The off-road patrol staff consists of Jensen and another officer, who cover both the Sierraville and Truckee ranger districts. So the federal agency is asking the public for help in stopping the off-road vehicle damage to meadows.
“We want to really encourage the public to get license plate numbers,” Jensen said.
With a license plate number, the observer can either call 911 or contact the Forest Service about the violation. Destroying the land, roads or vegetation is a crime, Jensen said. A fine for damaging the land is $250 plus a mandatory appearance in federal court, where the Forest Service normally seeks payment to rehabilitate the damage.
Off-road vehicles are also prohibited from leaving established routes in the forest.
Meadow damage destroys habitat for birds, bear, deer and amphibians. It can also demolish bird nests and animal burrows, Boatner said.
“[The meadows are] basically the only habitat for the song birds,” she said.

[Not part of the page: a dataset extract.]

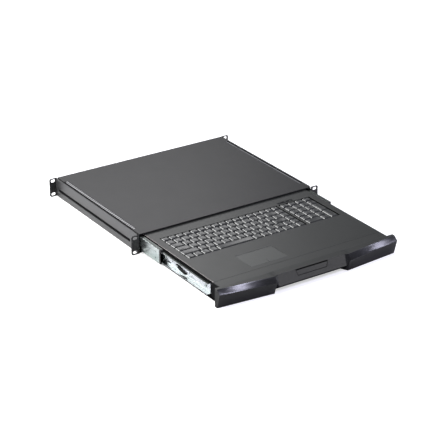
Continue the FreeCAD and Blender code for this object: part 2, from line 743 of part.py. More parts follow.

Deep tire tracks can also disrupt the natural water flows in an area, and eventually dry up portions of a meadow, according to the Forest Service.
Jensen, who has been patrolling the forests around Truckee since 1993, said the off-roading has grown exponentially, both in numbers and capabilities over the years.
“A lot of people are looking for a more challenging experience,” she said.
For those who want to test their driving abilities and the mettle of their four-wheel-drive vehicle, she said there is a place for that, it’s just not in the dirt roads near Boca, Prosser and Stampede reservoirs.
“That’s were the jacked-up pickups belong, out rock crawling on the Rubicon Trail, not mud-bogging in the forest,” Jensen said.